# Micro Battery Suggestions



## PLANKTON7 (Jun 14, 2011)

if you want the best, get odyssey.


----------



## cutrunner (Jun 8, 2010)

^ this
Or a $40 lawnmower battery lol


----------



## swampfox (May 9, 2007)

odyssey 310 is sub 6 pounds. If it will start a CBR900 it will start your 20hp ;D. Does your motor have a alternater? I have a super small odyssey for a starter on my 60 Honda. Its was so light(20#s?) I have in the back of the boat. But my Honda has a alternator. I think my batt is for a PWC or something.


----------



## Shadowcast (Feb 26, 2008)

It's a 20 yamaha 4 stroke


----------



## JBMitziSkiff (Nov 2, 2012)

Yeah your Yammy has a high output alternator. it should charge that battery swampfox has just fine. That is a great battery that is lightweight.


----------



## Sheremeta (Nov 29, 2010)

I use an odyssey on my 50hp Yamaha. It also runs a power pole, trim tabs, bilge pump, nav lights and a fish finder. Nice small battery.


----------



## DAVE_THOMAS (Jul 26, 2012)

i use a ballistic evo2 8-cell battery to start my 15hp suzuki four stroke with no problems.it is so small and weighs 1.5lbs you and your boat wont even know its there.i have mine mounted to the transom.


----------



## Snookdaddy (Jan 5, 2008)

I have a Odyssey PC545 on my skiff. It weighs 12.6lbs and has never let me down, even on 4-5 day trips. I run trim tabs, running lights and the bilge pump on this battery.
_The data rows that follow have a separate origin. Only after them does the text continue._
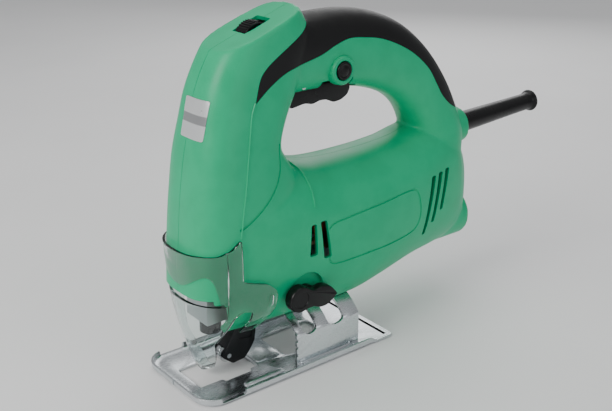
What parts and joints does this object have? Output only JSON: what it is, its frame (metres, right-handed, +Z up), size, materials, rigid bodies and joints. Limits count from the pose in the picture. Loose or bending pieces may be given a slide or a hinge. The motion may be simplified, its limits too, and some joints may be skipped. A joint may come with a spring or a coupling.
{
  "type": "jigsaw power tool",
  "caption": "Top-handle electric jigsaw with a tilting pressed steel base, clear chip guard, soft-grip loop handle and scotch-yoke drive.",
  "frame": {"origin": "on the sole of the base plate, where the saw blade's centre line passes through it", "axes": "+Z up, -X forward along the cut, +Y to the tool's right side"},
  "size_m": [0.3123, 0.0734, 0.2205],
  "materials": {
    "green_plastic": "satin moulded green",
    "grip_rubber": "fine-grained soft black",
    "black_plastic": "satin moulded black",
    "clear_plastic": "clear moulded plastic",
    "zinc_steel": "bright zinc plating",
    "black_steel": "blackened steel",
    "ground_steel": "ground steel",
    "cast_aluminium": "die cast",
    "bronze": "sintered bronze",
    "copper_wire": "enamelled copper",
    "lamination": "stacked steel sheet",
    "carbon": "pressed carbon",
    "spring_steel": "drawn wire",
    "label_foil": "plain silver foil",
    "board": "moulded electronics block",
    "capacitor_film": "cast film capacitor"
  },
  "bodies": {
    "housing": {"housing_left": "green_plastic", "housing_right": "green_plastic", "handle_grip": "grip_rubber", "label_plate": "label_foil", "housing_screws": "zinc_steel", "dust_socket": "green_plastic", "cord_guard": "grip_rubber", "cord_clamp": "black_plastic", "cord_clamp_screws": "zinc_steel", "bevel_clamp_plate": "zinc_steel", "bevel_clamp_screw": "black_steel", "gear_case": "cast_aluminium", "gear_case_screws": "zinc_steel", "plunger_bushes": "bronze", "gear_pin": "ground_steel", "front_bearing": "ground_steel", "rear_bearing": "ground_steel", "stator_core": "lamination", "field_coils": "copper_wire", "brush_holders": "bronze", "carbon_brushes": "carbon", "brush_springs": "spring_steel", "switch_body": "black_plastic", "trigger_pin": "ground_steel", "trigger_spring": "spring_steel", "lock_spring": "spring_steel", "speed_module": "board", "dial_pin": "ground_steel", "arm_pin": "ground_steel", "suppression_capacitor": "capacitor_film"},
    "base": {"base_plate": "zinc_steel", "bevel_bracket": "zinc_steel", "bracket_rivets": "zinc_steel"},
    "guard": {"chip_guard": "clear_plastic"},
    "plunger_body": {"plunger": "ground_steel", "yoke": "ground_steel", "blade_clamp": "black_steel", "blade_clamp_screws": "black_steel"},
    "gear": {"drive_gear": "ground_steel", "crank_pin": "ground_steel"},
    "armature": {"armature_shaft": "ground_steel", "armature_core": "lamination", "armature_windings": "copper_wire", "commutator": "copper_wire", "fan": "black_plastic"},
    "trigger_body": {"trigger": "black_plastic"},
    "lock": {"lock_button": "black_plastic"},
    "dial": {"speed_dial": "black_plastic"},
    "orbit": {"orbit_lever": "black_plastic", "orbit_shaft": "ground_steel"},
    "arm": {"roller_arm": "black_steel", "roller_pin": "ground_steel"},
    "roller_body": {"roller": "ground_steel"}
  },
  "joints": [
    {"name": "bevel_tilt", "type": "hinge", "parent": "housing", "child": "base", "pos_m": [0.068, 0, 0], "axis": [1, 0, 0], "range_deg": [-45, 45]},
    {"name": "guard_slide", "type": "slide", "parent": "housing", "child": "guard", "axis": [-1, 0, 0], "range_m": [0, 0.045]},
    {"name": "plunger_stroke", "type": "slide", "parent": "housing", "child": "plunger_body", "axis": [0, 0, 1], "range_m": [-0.01, 0.01]},
    {"name": "armature_spin", "type": "hinge", "parent": "housing", "child": "armature", "pos_m": [0.046, 0, 0.08], "axis": [1, 0, 0], "continuous": true},
    {"name": "gear_spin", "type": "hinge", "parent": "housing", "child": "gear", "pos_m": [0.024, 0, 0.106], "axis": [1, 0, 0], "continuous": true},
    {"name": "trigger_squeeze", "type": "hinge", "parent": "housing", "child": "trigger_body", "pos_m": [0.062, 0, 0.173], "axis": [0, 1, 0], "range_deg": [-7, 0], "stiffness_Nm_per_rad": 1.2, "springref_deg": 14.32, "deforming": ["trigger_spring"]},
    {"name": "lock_press", "type": "slide", "parent": "housing", "child": "lock", "axis": [0, 1, 0], "range_m": [0, 0.0025], "stiffness_N_per_m": 800, "springref_m": -0.002, "deforming": ["lock_spring"]},
    {"name": "dial_turn", "type": "hinge", "parent": "housing", "child": "dial", "pos_m": [0.0355, 0, 0.2035], "axis": [0, 1, 0], "range_deg": [0, 270]},
    {"name": "orbit_turn", "type": "hinge", "parent": "housing", "child": "orbit", "pos_m": [0.05, -0.0314, 0.05], "axis": [0, 1, 0], "range_deg": [-90, 0]},
    {"name": "arm_swing", "type": "hinge", "parent": "housing", "child": "arm", "pos_m": [0.025, 0, 0.046], "axis": [0, 1, 0], "range_deg": [0, 4]},
    {"name": "roller_spin", "type": "hinge", "parent": "arm", "child": "roller_body", "pos_m": [0.0092, 0, 0.0104], "axis": [0, 1, 0], "continuous": true}
  ],
  "couplings": [
    {"joint": "gear_spin", "follows": "armature_spin", "ratio": -0.18182}
  ]
}
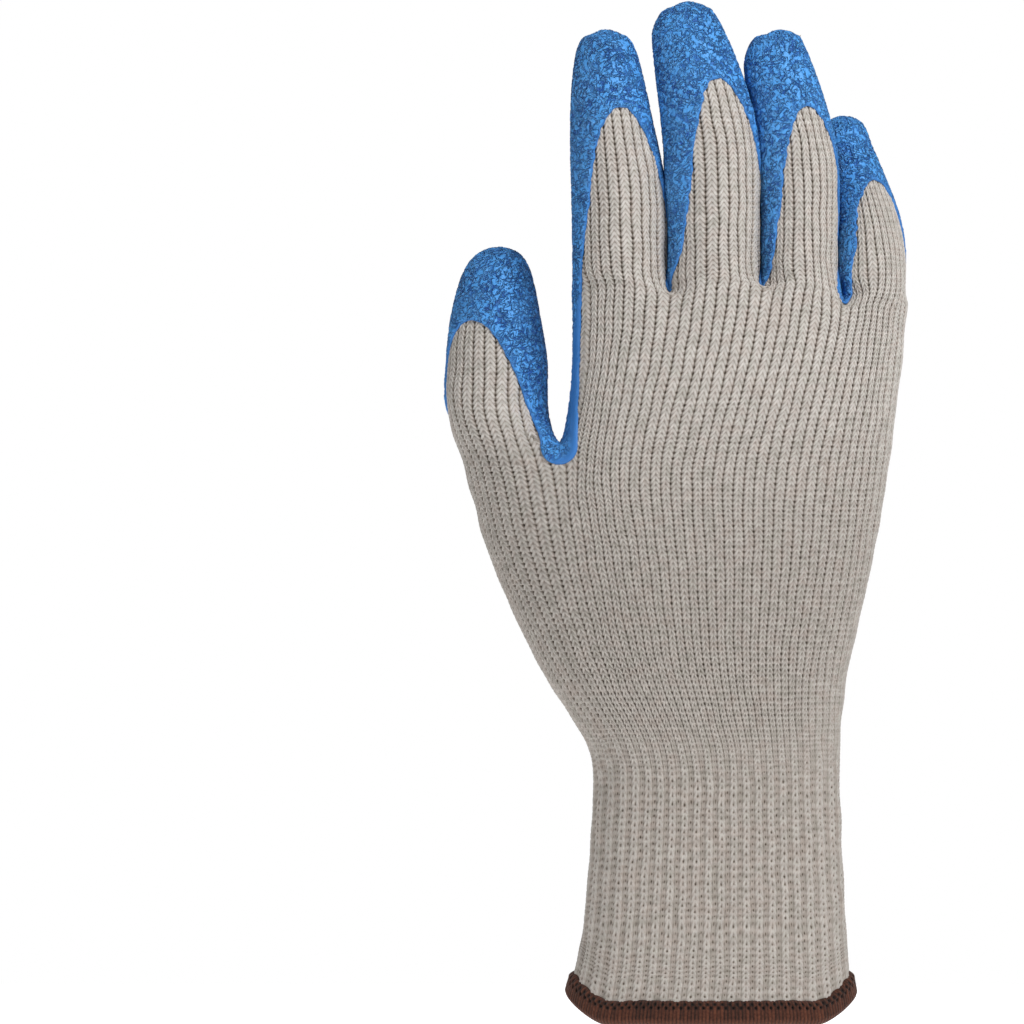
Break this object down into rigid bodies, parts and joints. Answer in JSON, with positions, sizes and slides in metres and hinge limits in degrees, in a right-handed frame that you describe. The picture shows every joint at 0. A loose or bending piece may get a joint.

You can get them for around $135..


----------



## swampfox (May 9, 2007)

Mine is actually a pc925 @ 26lbs. It runs my boat,all electrics and power pole all day long. I would run what Snookdaddy has if you can get by with it. I have a bigger boat with a lot of chit in it. Like radio,garmin. lots of lights inside and out. By the way Sears Platinium batteries are rebadge Oddysey. And have a better warranty. And cost much less. I found this out AFTER I paid $220 for mine


----------



## noeettica (Sep 23, 2007)

Now this is intriguing ... 




> i use a ballistic evo2 8-cell battery to start my 15hp suzuki four stroke with no problems.it is so small and weighs 1.5lbs you and your boat wont even know its there.i have mine mounted to the transom.


----------



## Shadowcast (Feb 26, 2008)

I picked up an Odyssey pc680 battery on Amazon. $100 after shipping.


----------



## Capnredfish (Feb 1, 2012)

Ran the 12lb odd mentioned above on my B2 for years. Now I run an interstate same size with no problem.


----------



## iMacattack (Dec 11, 2006)

*[movedhere] General Discussion [move by] iMacattack.*


----------



## edmiears (Oct 16, 2012)

http://www.amazon.com/PERFORMANCE-12-CELL-MOTORCYCLE-BATTERY/dp/B005KLOYHE/ref=sr_1_1?ie=UTF8&qid=1355193242&sr=8-1&keywords=BALLISTIC+PERFORMANCE+LITHIUM+EVO2+12V+12+CELL

I have this and will share some results soon...


----------



## Dustyb78 (Nov 16, 2012)

I've been running a lithium ion from ( Alien motion batteries) for about 9 months with no issues. its a 12 cell lithium Ion battery that weighs less than 3 pounds. It starts my 700 cc twin cylinder all day long. Their website says the 8 cell will crank up to 1000 cc engines but I wanted more security.


----------